[Records with modeling code]
[START]

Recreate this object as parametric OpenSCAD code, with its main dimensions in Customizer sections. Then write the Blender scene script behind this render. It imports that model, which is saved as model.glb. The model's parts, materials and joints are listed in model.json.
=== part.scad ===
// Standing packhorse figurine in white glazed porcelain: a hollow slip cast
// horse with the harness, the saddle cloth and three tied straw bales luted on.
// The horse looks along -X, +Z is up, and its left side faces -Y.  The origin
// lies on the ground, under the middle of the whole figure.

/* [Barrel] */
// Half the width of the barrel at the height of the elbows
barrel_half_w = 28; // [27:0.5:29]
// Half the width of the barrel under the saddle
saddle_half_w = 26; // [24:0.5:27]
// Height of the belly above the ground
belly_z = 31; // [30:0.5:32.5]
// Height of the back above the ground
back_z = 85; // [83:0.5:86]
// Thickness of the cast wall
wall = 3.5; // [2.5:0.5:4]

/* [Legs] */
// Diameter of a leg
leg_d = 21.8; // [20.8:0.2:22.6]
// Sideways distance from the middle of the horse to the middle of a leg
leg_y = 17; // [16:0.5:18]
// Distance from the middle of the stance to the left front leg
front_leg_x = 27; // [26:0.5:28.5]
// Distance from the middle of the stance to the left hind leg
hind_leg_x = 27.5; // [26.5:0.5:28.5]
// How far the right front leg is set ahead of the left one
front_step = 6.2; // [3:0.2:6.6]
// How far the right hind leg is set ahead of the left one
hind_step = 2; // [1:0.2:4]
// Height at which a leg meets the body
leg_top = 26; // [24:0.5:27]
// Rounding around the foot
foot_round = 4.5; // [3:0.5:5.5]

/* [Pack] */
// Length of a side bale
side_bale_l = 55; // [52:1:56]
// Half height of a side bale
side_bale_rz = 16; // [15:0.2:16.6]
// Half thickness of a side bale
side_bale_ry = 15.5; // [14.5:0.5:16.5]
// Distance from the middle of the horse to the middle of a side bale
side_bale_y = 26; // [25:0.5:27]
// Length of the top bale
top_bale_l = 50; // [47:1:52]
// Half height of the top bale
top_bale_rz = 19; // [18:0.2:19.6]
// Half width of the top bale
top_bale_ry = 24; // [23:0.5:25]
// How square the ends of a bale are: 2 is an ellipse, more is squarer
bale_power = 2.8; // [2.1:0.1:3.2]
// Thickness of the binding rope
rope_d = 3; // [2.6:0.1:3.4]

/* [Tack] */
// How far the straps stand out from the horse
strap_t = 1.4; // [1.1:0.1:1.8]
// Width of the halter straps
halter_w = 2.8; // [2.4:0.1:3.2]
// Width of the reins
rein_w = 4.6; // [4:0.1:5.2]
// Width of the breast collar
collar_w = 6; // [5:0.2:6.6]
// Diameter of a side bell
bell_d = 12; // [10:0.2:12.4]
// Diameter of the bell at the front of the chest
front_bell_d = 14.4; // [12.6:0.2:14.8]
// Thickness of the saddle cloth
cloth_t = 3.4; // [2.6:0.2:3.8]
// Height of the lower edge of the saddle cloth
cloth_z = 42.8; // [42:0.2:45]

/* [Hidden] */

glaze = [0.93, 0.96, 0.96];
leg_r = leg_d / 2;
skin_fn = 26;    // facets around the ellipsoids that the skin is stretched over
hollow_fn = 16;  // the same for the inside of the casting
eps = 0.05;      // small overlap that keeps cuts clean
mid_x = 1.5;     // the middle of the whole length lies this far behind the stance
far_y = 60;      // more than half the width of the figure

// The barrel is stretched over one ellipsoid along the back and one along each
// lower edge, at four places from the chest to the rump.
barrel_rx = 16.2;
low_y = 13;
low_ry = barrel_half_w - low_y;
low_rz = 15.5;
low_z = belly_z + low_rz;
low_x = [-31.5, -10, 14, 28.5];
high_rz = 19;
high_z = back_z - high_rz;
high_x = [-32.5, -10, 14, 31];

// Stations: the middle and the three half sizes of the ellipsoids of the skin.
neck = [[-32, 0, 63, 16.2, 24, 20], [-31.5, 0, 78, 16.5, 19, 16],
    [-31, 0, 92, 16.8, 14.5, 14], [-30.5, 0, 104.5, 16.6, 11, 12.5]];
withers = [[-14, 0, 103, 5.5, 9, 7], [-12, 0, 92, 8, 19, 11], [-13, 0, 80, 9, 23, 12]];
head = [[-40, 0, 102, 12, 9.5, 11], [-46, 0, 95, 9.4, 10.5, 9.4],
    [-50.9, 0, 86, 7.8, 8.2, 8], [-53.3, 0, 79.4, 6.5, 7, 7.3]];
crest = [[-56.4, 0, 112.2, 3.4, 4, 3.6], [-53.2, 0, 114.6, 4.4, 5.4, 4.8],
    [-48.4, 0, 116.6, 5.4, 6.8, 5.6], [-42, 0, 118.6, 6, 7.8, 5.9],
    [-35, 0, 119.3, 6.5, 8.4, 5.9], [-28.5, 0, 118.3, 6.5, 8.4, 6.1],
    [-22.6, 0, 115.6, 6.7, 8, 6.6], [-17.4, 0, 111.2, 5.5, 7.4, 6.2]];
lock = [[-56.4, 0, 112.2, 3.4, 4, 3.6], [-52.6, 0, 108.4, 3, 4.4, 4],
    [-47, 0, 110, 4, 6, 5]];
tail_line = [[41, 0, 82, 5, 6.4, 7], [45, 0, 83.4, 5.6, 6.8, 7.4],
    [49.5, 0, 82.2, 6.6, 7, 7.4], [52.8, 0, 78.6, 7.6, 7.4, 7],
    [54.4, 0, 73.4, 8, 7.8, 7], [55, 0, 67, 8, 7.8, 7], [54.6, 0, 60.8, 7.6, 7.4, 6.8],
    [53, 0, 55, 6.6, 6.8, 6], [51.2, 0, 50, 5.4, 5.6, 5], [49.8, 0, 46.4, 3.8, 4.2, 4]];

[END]
[START]

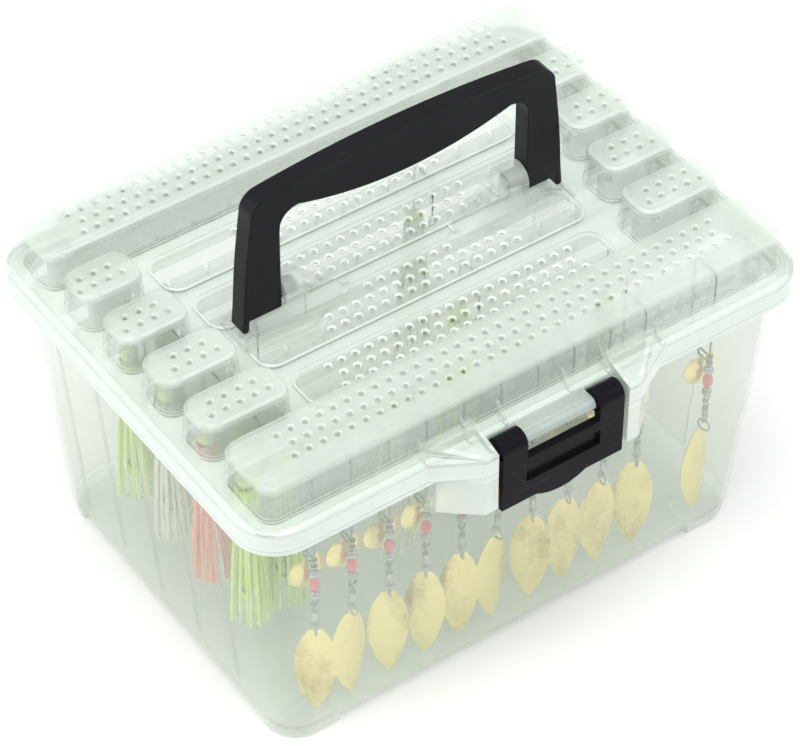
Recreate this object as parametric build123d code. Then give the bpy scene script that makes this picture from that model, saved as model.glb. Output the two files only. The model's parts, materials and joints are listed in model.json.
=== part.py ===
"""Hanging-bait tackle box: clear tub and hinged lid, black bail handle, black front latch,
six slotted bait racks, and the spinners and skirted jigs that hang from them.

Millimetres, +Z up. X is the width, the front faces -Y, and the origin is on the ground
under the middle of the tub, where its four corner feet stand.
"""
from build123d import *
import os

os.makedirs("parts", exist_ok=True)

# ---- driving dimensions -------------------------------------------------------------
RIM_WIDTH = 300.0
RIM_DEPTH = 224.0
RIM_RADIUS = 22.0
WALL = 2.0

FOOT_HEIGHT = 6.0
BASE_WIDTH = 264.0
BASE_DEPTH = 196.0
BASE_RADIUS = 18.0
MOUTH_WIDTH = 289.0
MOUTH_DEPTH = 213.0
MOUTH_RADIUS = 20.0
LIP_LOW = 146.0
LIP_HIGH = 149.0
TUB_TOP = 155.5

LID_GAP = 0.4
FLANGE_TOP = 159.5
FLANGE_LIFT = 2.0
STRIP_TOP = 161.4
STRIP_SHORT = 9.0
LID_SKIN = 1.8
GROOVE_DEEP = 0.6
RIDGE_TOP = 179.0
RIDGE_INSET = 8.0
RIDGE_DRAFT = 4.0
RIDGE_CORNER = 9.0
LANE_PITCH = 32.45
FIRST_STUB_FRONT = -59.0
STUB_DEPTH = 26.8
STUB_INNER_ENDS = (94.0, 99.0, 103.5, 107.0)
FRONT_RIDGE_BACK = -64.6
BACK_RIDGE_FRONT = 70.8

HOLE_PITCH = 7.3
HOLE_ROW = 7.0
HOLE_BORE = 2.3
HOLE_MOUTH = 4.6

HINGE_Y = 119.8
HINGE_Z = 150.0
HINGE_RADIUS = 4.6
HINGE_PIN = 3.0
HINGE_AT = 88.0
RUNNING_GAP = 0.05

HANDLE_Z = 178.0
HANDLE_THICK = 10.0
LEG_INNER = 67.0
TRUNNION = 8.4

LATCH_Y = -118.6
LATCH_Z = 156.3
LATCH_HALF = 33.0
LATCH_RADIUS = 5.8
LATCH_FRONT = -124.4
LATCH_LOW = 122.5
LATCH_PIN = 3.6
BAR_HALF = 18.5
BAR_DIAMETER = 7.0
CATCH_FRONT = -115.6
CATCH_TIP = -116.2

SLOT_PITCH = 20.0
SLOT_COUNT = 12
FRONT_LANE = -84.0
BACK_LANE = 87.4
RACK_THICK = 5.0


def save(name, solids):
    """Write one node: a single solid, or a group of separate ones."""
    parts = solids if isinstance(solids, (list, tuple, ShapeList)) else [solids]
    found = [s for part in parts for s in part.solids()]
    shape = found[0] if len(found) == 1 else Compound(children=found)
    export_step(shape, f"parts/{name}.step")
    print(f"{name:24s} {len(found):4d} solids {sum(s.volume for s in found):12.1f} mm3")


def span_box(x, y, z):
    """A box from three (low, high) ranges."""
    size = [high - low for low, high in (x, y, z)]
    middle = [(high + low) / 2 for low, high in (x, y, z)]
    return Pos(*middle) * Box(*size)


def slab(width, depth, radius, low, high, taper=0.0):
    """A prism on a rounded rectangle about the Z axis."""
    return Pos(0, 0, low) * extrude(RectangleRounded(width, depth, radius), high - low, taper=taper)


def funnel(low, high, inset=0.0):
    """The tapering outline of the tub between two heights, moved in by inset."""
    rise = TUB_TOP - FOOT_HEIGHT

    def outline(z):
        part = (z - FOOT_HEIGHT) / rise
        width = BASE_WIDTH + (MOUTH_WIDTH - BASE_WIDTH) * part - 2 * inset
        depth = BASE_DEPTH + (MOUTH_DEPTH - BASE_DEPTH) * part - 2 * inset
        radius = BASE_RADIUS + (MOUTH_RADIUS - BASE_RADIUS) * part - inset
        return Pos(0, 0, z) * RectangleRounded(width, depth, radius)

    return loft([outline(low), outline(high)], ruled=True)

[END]

Output nothing except the lines from the line with "Recreate this object as parametric OpenSCAD" through the line with "foot_round = 4.5; // [3:0.5:5.5]", copied exactly, end lines included.

Response to the task –
Recreate this object as parametric OpenSCAD code, with its main dimensions in Customizer sections. Then write the Blender scene script behind this render. It imports that model, which is saved as model.glb. The model's parts, materials and joints are listed in model.json.
=== part.scad ===
// Standing packhorse figurine in white glazed porcelain: a hollow slip cast
// horse with the harness, the saddle cloth and three tied straw bales luted on.
// The horse looks along -X, +Z is up, and its left side faces -Y.  The origin
// lies on the ground, under the middle of the whole figure.

/* [Barrel] */
// Half the width of the barrel at the height of the elbows
barrel_half_w = 28; // [27:0.5:29]
// Half the width of the barrel under the saddle
saddle_half_w = 26; // [24:0.5:27]
// Height of the belly above the ground
belly_z = 31; // [30:0.5:32.5]
// Height of the back above the ground
back_z = 85; // [83:0.5:86]
// Thickness of the cast wall
wall = 3.5; // [2.5:0.5:4]

/* [Legs] */
// Diameter of a leg
leg_d = 21.8; // [20.8:0.2:22.6]
// Sideways distance from the middle of the horse to the middle of a leg
leg_y = 17; // [16:0.5:18]
// Distance from the middle of the stance to the left front leg
front_leg_x = 27; // [26:0.5:28.5]
// Distance from the middle of the stance to the left hind leg
hind_leg_x = 27.5; // [26.5:0.5:28.5]
// How far the right front leg is set ahead of the left one
front_step = 6.2; // [3:0.2:6.6]
// How far the right hind leg is set ahead of the left one
hind_step = 2; // [1:0.2:4]
// Height at which a leg meets the body
leg_top = 26; // [24:0.5:27]
// Rounding around the foot
foot_round = 4.5; // [3:0.5:5.5]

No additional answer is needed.